For a medical treatment team, whether palliative care or other, the process often needs to be focused on decisions about health care choices. Those are our immediate concern and often those concerns truly need to be addressed in the very short term such as making decisions about resuscitation with an elderly patient suffering from heart failure and pneumonia.
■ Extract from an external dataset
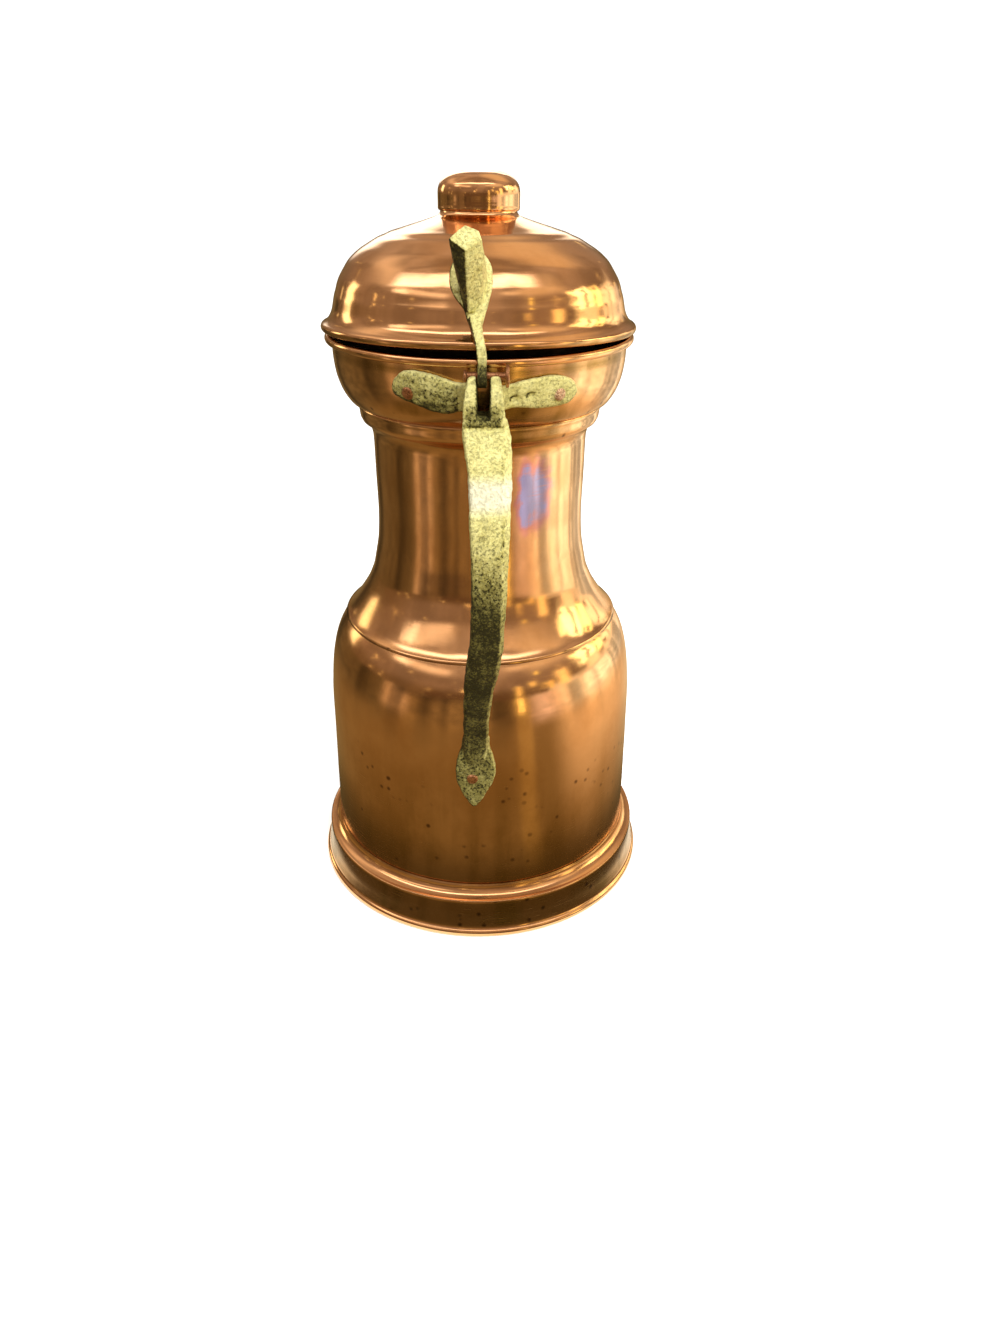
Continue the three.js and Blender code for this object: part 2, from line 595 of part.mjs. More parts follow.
const jug = new THREE.Group();
jug.add(
  piece('base_plate', basePlate(), COPPER),
  piece('foot_ring', footRing(), COPPER),
  piece('foot_wire', solidOf(wire(footWire.x, footWire.y, FOOT_BEAD - SHEET - GAP)), IRON),
  piece('lower_body', lowerBody(), COPPER),
  piece('neck_shell', neckShell(), COPPER),
  piece('mouth_bowl', mouthBowl(), COPPER),
  piece('mouth_wire', solidOf(wire(rimWire.x, rimWire.y, RIM_BEAD - SHEET - GAP)), IRON),
  piece('handle', handle(), BRASS),
  piece('wing_rivet_left', rivet(RIVET, wingSeats[0], SHEET, WING_THICKNESS), RIVET_COPPER),
  piece('wing_rivet_right', rivet(RIVET, wingSeats[1], SHEET, WING_THICKNESS), RIVET_COPPER),
  piece('tail_rivet', rivet(RIVET, leafSeat, SHEET, LEAF_THICKNESS), RIVET_COPPER),
  piece('hinge_pin', hingePin(), RIVET_COPPER),
);
lid.add(
  piece('lid_dome', lidDome(), COPPER),
  piece('lid_wire', solidOf(wire(lidWire.x, lidWire.y, LID_BEAD - LID_SHEET - GAP)), IRON),
  piece('knob_cap', knobCap(), COPPER),
  piece('hinge_arm', hingeArm(), BRASS),
  piece('arm_rivet_right', rivet(PAD_RIVET, padSeats[0], LID_SHEET, PAD_THICKNESS), BRASS),
  piece('arm_rivet_left', rivet(PAD_RIVET, padSeats[1], LID_SHEET, PAD_THICKNESS), BRASS),
);
jug.add(lid);

export default jug;
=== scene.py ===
"""Dresses the copper jug: fine spun shells, melted brass castings, finishes, light and camera."""

import logging
import math
from dataclasses import dataclass
from enum import Enum
from typing import Callable, Iterable, Sequence

import bmesh
import bpy
from bmesh.types import BMEdge, BMesh, BMVert
from bpy.types import Material, Node, NodeSocket, NodeTree, Object
from mathutils import Matrix, Vector, noise


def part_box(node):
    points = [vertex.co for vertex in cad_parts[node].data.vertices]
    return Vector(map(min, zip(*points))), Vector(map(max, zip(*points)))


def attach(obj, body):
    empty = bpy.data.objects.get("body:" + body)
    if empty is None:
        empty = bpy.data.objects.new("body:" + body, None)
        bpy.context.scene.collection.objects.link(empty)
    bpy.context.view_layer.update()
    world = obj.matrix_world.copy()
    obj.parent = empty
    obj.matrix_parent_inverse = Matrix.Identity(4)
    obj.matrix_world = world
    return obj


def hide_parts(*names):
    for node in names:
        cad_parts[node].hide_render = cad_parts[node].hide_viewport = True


log = logging.getLogger("jug")

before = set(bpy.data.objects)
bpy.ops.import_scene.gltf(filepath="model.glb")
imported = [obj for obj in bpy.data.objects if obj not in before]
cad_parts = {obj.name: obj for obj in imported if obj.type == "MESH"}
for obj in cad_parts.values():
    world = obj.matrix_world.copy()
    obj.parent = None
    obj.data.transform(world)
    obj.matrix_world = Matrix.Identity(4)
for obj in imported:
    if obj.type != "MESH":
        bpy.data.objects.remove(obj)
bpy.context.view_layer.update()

MM = 0.001
GAP = 0.3  # the joints' gap in the CAD
SPIN_STEPS = 160
SAME_SPOT = 1e-6
PIN = (71.0, 258.0)  # the hinge pin's distance out and height
BORE = 1.9

Pair = tuple[float, float]
Triple = tuple[float, float, float]
Line = Sequence[Pair]
Value = object  # a Wire, a number or a tuple of numbers

# Takes a vertex's place in millimetres and its normal, and gives a shade from 0 to 1, held to that by paint().
Shade = Callable[[Vector, Vector], float]


class Body(Enum):
    """The two bodies that pieces ride on."""

    JUG = "jug"
    LID = "lid"


class Slot(Enum):
    """The record's material slots."""

    COPPER = "copper"
    RIVET = "rivet_copper"
    BRASS = "cast_brass"


# Lines in millimetres


def smooth_line(points: Line, spacing: float = 1.2, closed: bool = False) -> list[Pair]:
    """Runs a smooth curve through points.

    Args:
        points: The points, in order.
        spacing: Wanted distance between the points of the result.
        closed: Whether the curve returns to its first point.

    Returns:
        Points on the curve, the ends included, or each point once where it is closed.
    """
    spots = [Vector((*point, 0.0)) for point in points]
    count = len(spots)
    line: list[Pair] = []
    for i in range(count if closed else count - 1):
        if closed:
            knots = [spots[(i + k) % count] for k in (-1, 0, 1, 2)]
        else:
            here, after = spots[i], spots[i + 1]
            before = spots[i - 1] if i else here * 2 - after
            beyond = spots[i + 2] if i + 2 < count else after * 2 - here
            knots = [before, here, after, beyond]
        steps = max(1, round((knots[2] - knots[1]).length / spacing))
        line += [_on_curve(knots, step / steps) for step in range(steps)]
    return line if closed else [*line, tuple(spots[-1].xy)]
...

However, there is also a class of “patients” emerging who, while they have a diagnosis of HIV/AIDS or “terminal” cancer are not necessarily near death and, because of maintenance therapies that can often have very controllable side effects, look and feel fairly healthy. They can therefore do lots of “normal” things and lead a “normal” life. The other day I saw Magic Johnson on TV announcing he has purchased yet another sports team in LA. These people may not be so different from someone like me. I’m healthy for my age but will soon be at the age where I will be forced to begin accepting Social Security payments whether I like it or not. I clearly have a lot less of my life ahead of me than I have behind me.

In this situation, certainly the decisions we generally associate with advance care planning are critical. Under what circumstances do I want to be kept alive if I can no longer make decisions for myself and by what methods? But as I begin to seriously engage this phase of my life, I increasingly realize that there are questions that go far beyond this which, if I engage them seriously, will make all of the life I have left more complete and fulfilled. The first issue for me seems to be that if there are things I want to do or a way I want to be sometime in my life, I need to be about creating that reality for my life now. And I can create much of that reality if I plan for it. However, this planning also means re-examining some assumptions about how I have lived my life. Do I really need the “security” of a steady job and is that security coming at a price that I no longer need to or want to pay because it is keeping me from other things I want to do? How many of my possessions would I really miss if I didn’t have them anymore? Do I continue to need to own a house with the responsibility that brings or can we be free of it?

These are not simple or easy questions. I have no intention to ever retire in the normal sense. I don’t even play golf and I don’t like either Florida or Arizona. I want to cook more and maybe learn Spanish. And I want to continue my professional journey down a road I still have intense passion for.

My point in all this is that, while advance care planning in the medical context is important, it is really only a part of a larger conversation. And this is not just about a bucket list either although that can be part of it. Ideally, it should be the end product of a much longer and intricate process of deciding how you want your life to be whether you have some idea of how much longer that life will be or not.

Certainly, for us as chaplains, I think we need to be much more intentional than we have been about engaging our patients and their caregivers in these larger issues for themselves. To the extent we can help patients explore whatever these kinds of questions are for them, we will help, not only make the decisions about Advance Care Planning, but create the lives that they want for themselves and those they love.